Réponse à Slim Othmani (I) – Le Partenariat public-privé et le risque de prédation en Algérie

Par Saïd Djaafer
avril 26, 2017
Réponse à Slim Othmani (I) – Le Partenariat public-privé et le risque de prédation en Algérie

 

 

L’article de Slim Othmani sur les «6 Syndromes Phobiques de l’Economie Algérienne» a inspiré au chroniqueur Abed Charef des réflexions en 4 parties dont nous commençons la publication aujourd’hui. Le premier article porte sur l’interdiction de fait du partenariat public-privé (PPP) qui constitue bien un handicap pour les entreprises algériennes. Mais, estime-il, l’introduire en l’état actuel des choses contient un risque grave pour l’économie du pays.

Une revendication revient, de manière récurrente, dans les documents produits par le patronat algérien : le partenariat public-privé. A entendre les organisations patronales, il suffirait d’ouvrir le champ au PPP pour que l’économie algérienne retrouve du mordant. Ce qui est, au mieux, erroné ; au pire, un choix délibéré visant à faciliter une prédation à large échelle.

 Le partenariat public-privé, revendication défendue avec force par le FCE mais aussi par des organisations comme le Cercle d’Action et de Réflexion sur l’entreprise (CARE), relève à-priori du simple bon sens.

 En effet, une entreprise étrangère est libre de s’associer avec une entreprise algérienne, privée ou publique. Mais une entreprise publique algérienne ne peut s’associer avec une entreprise privée algérienne. C’est une ségrégation inacceptable, qui débouche sur une situation absurde.
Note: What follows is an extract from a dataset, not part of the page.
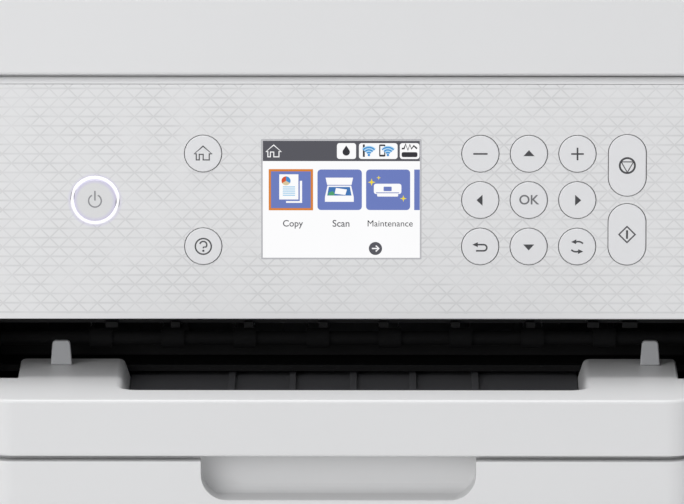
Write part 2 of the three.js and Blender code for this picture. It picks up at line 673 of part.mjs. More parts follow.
// Scanner unit: tub, bezel, glass, guide rod and scan bar
{
  const all = [CORNER_R, CORNER_R, CORNER_R, CORNER_R];
  const t = WALL;
  const inR = CORNER_R - t;
  let tub = toSolid(alongZ(outline(-HALF_W, HALF_W, FRONT_Y, BACK_Y, all), SCAN_Z0, SCAN_Z1, 4, 0.6, 1));
  const well = outline(-HALF_W + t, HALF_W - t, FRONT_Y + t, BACK_Y - 8, [inR, inR, 4, 4]);
  tub = tub.subtract(toSolid(alongZ(well, SCAN_Z0 + 2.5, SCAN_Z1 + 1, 4)));
  const d = GROOVE_DEPTH;
  const lipR = CORNER_R - d;
  const lip = outline(-HALF_W + d, HALF_W - d, FRONT_Y + d, BACK_Y - d, [lipR, lipR, lipR, lipR]);
  const e = d + 1.7;
  lip.holes.push(outline(-HALF_W + e, HALF_W - e, FRONT_Y + e, BACK_Y - e, [6, 6, 6, 6]));
  tub = tub.add(toSolid(alongZ(lip, SCAN_Z0 - 0.95, SCAN_Z0 + 1, 4)));
  for (const x of [-171, 168.5]) {
    tub = tub.add(toSolid(box(x, x + 2.5, 8, 24, SCAN_Z0 + 1, SCAN_Z0 + 13)));
  }
  tub = tub.subtract(toSolid(rodX(-172, 172, 16, 143.5, 3.3)));
  place('scanner_housing', toGeometry(tub), WHITE);

  const frame = outline(
    -HALF_W + t + GAP, HALF_W - t - GAP, FRONT_Y + t + GAP, BACK_Y - 8 - GAP, [inR, inR, 4, 4],
  );
  const window1 = alongZ(outline(-153.3, 153.3, -97.3, 127.3, [1, 1, 1, 1]), 155.8, 160, 2);
  const window2 = alongZ(outline(-149, 149, -93, 123, [1, 1, 1, 1]), 150, 160, 2);
  place('scanner_bezel', shaped(alongZ(frame, 154.5, 158.2, 4), [], [window1, window2]), 0x303033, 0.45);
  place('scanner_glass', alongZ(outline(-153, 153, -97, 127, [1, 1, 1, 1]), 156.05, 158, 2), 0x8fa5a6, 0.05);
  place('scan_rod', rodX(-171.5, 171.5, 16, 143.5, 3), STEEL, 0.2, 1);
  const bar = box(-166, -148, -95, 125, 142, 153);
  const adds = [box(-166, -148, 8, 24, 139.2, 148)];
  const cuts = [rodX(-170, -140, 16, 143.5, 3.4), box(-160, -154, -92, 122, 152, 154)];
  place('scan_bar', shaped(bar, adds, cuts), 0x2a2a2d, 0.5);
}

// Document lid with its foam-backed white mat
{
  const all = [CORNER_R, CORNER_R, 5, 5];
  const lid = alongZ(outline(-HALF_W, HALF_W, FRONT_Y, LID_BACK_Y, all), LID_Z0, LID_Z1, 4, 1.2, 2);
  const inside = outline(-HALF_W + 3, HALF_W - 3, FRONT_Y + 3, LID_BACK_Y - 3, [9, 9, 3, 3]);
  const under = alongZ(inside, LID_Z0 - 1, LID_Z1 - 2.5, 4);
  place('document_lid', shaped(lid, [], [under]), WHITE);
  const mat = outline(-156, 156, -101, 131, [3, 3, 3, 3]);
  place('lid_mat', alongZ(mat, 158.6, LID_Z1 - 2.8, 3), 0xf2f2f3, 0.9);
}

export default root;
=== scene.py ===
import json
import math

import bmesh
import bpy
from mathutils import Matrix, Vector


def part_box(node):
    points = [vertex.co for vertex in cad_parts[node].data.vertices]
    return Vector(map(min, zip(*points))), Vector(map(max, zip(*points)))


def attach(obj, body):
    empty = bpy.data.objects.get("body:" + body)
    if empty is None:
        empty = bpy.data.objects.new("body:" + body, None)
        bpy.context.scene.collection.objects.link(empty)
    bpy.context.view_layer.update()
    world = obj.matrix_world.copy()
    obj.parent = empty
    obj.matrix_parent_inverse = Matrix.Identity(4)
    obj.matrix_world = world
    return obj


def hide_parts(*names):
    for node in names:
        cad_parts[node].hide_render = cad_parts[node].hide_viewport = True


bl_info = {
    "name": "Inkjet printer",
    "version": (1, 0, 0),
    "blender": (4, 5, 0),
    "location": "View3D > Sidebar > Printer",
    "description": "Dresses the packed frame of a three-in-one inkjet printer",
    "category": "Object",
}

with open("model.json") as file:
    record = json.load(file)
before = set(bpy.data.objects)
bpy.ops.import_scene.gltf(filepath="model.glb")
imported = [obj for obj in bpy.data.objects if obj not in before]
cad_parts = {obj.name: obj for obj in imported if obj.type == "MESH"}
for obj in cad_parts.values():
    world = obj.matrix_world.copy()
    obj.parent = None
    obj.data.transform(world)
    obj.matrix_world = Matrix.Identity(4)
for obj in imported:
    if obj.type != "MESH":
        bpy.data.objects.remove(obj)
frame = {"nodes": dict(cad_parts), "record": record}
NODES = frame["nodes"]
BODY_OF = {n: b for b, ns in frame["record"]["behaviour"]["bodies"].items() for n in ns}
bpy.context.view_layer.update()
MM = 0.001
# Lays a flat shape drawn in X and Y onto X and Z, facing -Y
UPRIGHT = Matrix.Rotation(math.radians(90), 4, "X")

ROUND_KEYS = ("home", "help", "minus", "up", "plus", "left", "ok", "right", "back", "down", "swap")
ALL_KEYS = ROUND_KEYS + ("stop", "start", "power")
INKS = ("black", "cyan", "magenta", "yellow")


# ---- settings ----------------------------------------------------------------------------------------------

class PrinterColours(bpy.types.PropertyGroup):
    casing: bpy.props.StringProperty(
        name="Casing", description="sRGB hex of the white moulded casing", default="EAEAEA")
    tray: bpy.props.StringProperty(
        name="Tray", description="sRGB hex of the tray and cassette front", default="E5E5E5")
    film: bpy.props.StringProperty(
        name="Panel film", description="sRGB hex of the printed film", default="EBEBEB")
    film_line: bpy.props.StringProperty(
        name="Film lines", description="sRGB hex of the film's fine lines", default="D9D9D9")
    symbol: bpy.props.StringProperty(
        name="Symbols", description="sRGB hex of the key symbols", default="434346")
    tile: bpy.props.StringProperty(
        name="Screen tiles", description="sRGB hex of the screen's tiles", default="6A7BBD")


class PrinterSizes(bpy.types.PropertyGroup):
    edge: bpy.props.FloatProperty(
        name="Edge rounding", description="Radius broken onto moulded edges", default=0.35 * MM, min=0.0,
        subtype="DISTANCE", unit="LENGTH")
    stroke: bpy.props.FloatProperty(
        name="Symbol stroke", description="Width of the printed symbols' lines", default=0.5 * MM, min=0.0,
        subtype="DISTANCE", unit="LENGTH")
    lattice: bpy.props.FloatProperty(
        name="Film lattice", description="Height of the film's triangles", default=2.92 * MM, min=0.0005,
        subtype="DISTANCE", unit="LENGTH")
    screen_glow: bpy.props.FloatProperty(
        name="Screen glow", description="Brightness of the lit screen", default=1.0, min=0.0)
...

Elle doit être levée.

 C’est même une nécessité pour ouvrir de nouvelles perspectives aux entreprises algériennes, quel que soit leur statut. Des entreprises publiques, possédant une assiette financière et matérielle conséquente, gagneraient à se lancer dans des créneaux où leur nature ne leur offre pas la souplesse nécessaire pour agir.

 

 Faiblesse du management…

 

Un tel choix peut avoir un effet direct sur leur propre gestion. Elles peuvent être progressivement être a menées à organiser leur gestion de manière différente. Une introduction du capital privé pousserait à une gestion plus rigoureuse. Autre avantage : elles échapperaient à la pression bureaucratique insupportable de la tutelle, pour entrer dans un modèle de gestion proche de ce qui se pratique dans le privé et à l’international.

 

Lire l’article de Slim Othmani: Les 6 Syndromes Phobiques de l’Economie Algérienne et comment en Guérir

 

Pourtant, en l’état actuel des choses, une telle mesure serait extrêmement dangereuse pour le pays. Pour de nombreuses raisons. La première concerne la gouvernance de ces entreprises publiques.

 Slim Othmani, président de Care, fervent partisan du PPP, note, dans une contribution publiée par Maghreb Emergent, que les conseils d’administration de ces EPE « sont essentiellement constitués d’administrateurs figurants, ayant eu généralement accès à cette responsabilité moins pour leur compétence que pour les services rendus. Les injonctions des ministères de tutelles ont fini par sonner le glas de leur hypothétique compétitivité ». Cela se passe de commentaire.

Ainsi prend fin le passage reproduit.